Sub-Saharan Africa is desperate for finance to help meet the Millennium Development Goals to halve poverty by 2015. The World Bank’s ‘debt sustainability analysis’ is designed to restrict access to credit beyond certain limits, so sub-Saharan nations desperately need grants to replace the loans withheld. Yet countries of the Organisation for Economic Co-operation and Development consistently fail to meet their stated target of 0.7% of GDP as aid. In 2005, the aid delivered was less than half of that amount – a shortfall of $125bn a year. These desperately poor nations are trapped with insufficient funds to meet the needs of the poorest.
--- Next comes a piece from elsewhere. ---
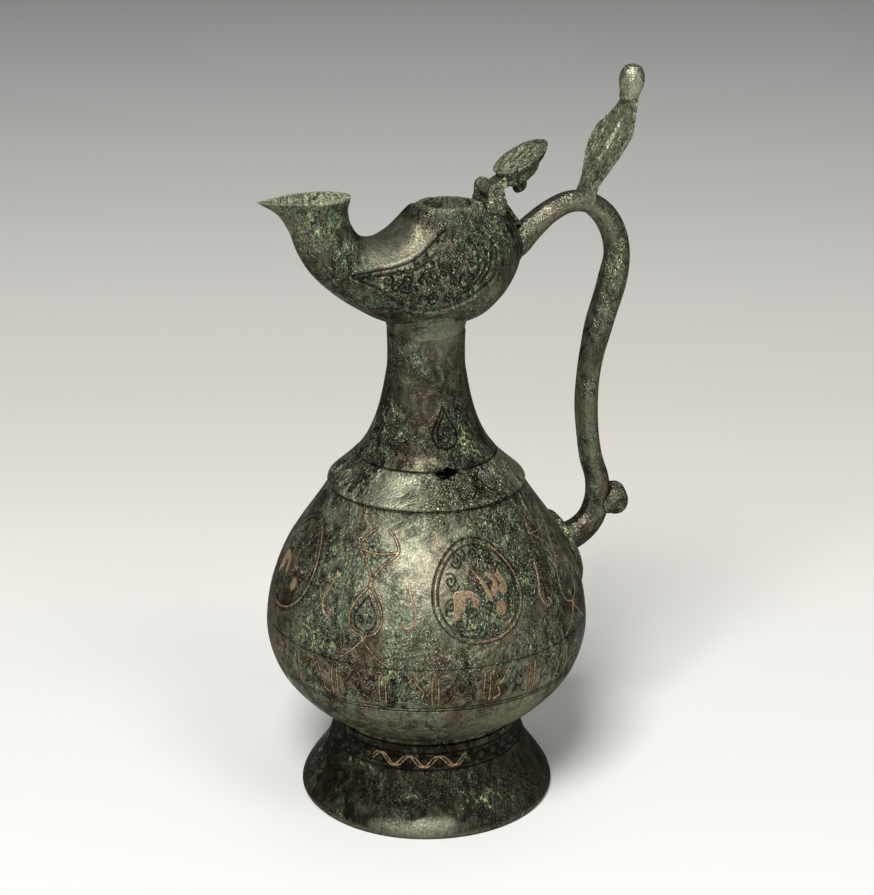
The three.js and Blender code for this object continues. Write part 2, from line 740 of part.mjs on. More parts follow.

World Bank lecturing does nothing to reduce the shortfall.

Into that vacuum have come new sources of lending.

Protests ring hollow

Protests by the World Bank that odious regimes should not receive finance from new lenders ring even more hollow when seen alongside the loans knowingly made to regimes as oppressive and corrupt as those in Sudan and Zimbabwe. It seems inherently unjust if corrupt and dictatorial regimes, such as that of Mobutu Sese Seko in Zaire, can take out loans without the consent of the people, steal the proceeds and leave the citizens to face the consequences without the creditors taking any responsibility.

In one of the most blatant examples, the IMF seconded a senior official to the Zaire Central Bank. While there, he wrote a memo stating that corruption was so serious that there was “no (repeat no) prospect for Zaire’s creditors to get their money back”. Nevertheless, Zaire’s foreign debt was allowed to grow from $4.6bn to $12.9bn after that – and in spite of the fact that the country had practically stopped repaying its debts in 1982.

In Debt relief as if morals mattered, I examined 13 such cases to gauge the impact of odious lending. Based on the principle that a successor government should not be worse off than if an odious loan had not been granted, I included debt servicing and any loans subsequently taken out to manage the odious loans. The results are striking. In 10 cases, the impact of odious debt was to render all outstanding debt odious. In effect, these countries are ‘overpaying’ their debt service, often to an enormous extent.

Calls for change

The new economics foundation (nef) is calling for a fair and transparent arbitration procedure to deal with past lending to odious regimes, with members appointed by creditor and debtor, and a mutually accepted chair. Presently, all debt work-outs are run by the creditors, who act as judge, prosecution and jury. An independent body should also be set up to pronounce on the legitimacy of regimes, as proposed in an article by Seema Jayachandran and Michael Kremer, ‘Odious debt’, published on the IMF website. This would mean creditors would have no excuse that they were unaware of the nature of the regimes to which they were lending.

Creditors may be starting, finally, to take responsibility for the loans they make. On October 2, Norway became the first country to break unspoken creditor rules by cancelling the debts of five countries on the grounds of creditor responsibility. “As a creditor country, Norway has a shared responsibility for the debts that followed… from a failed development policy,” the Norwegian minister for international development, Erik Solheim, announced.

Stephen Mandel is a senior economist at nef and author of Odious lending: debt relief as if morals mattered, nef, 2006.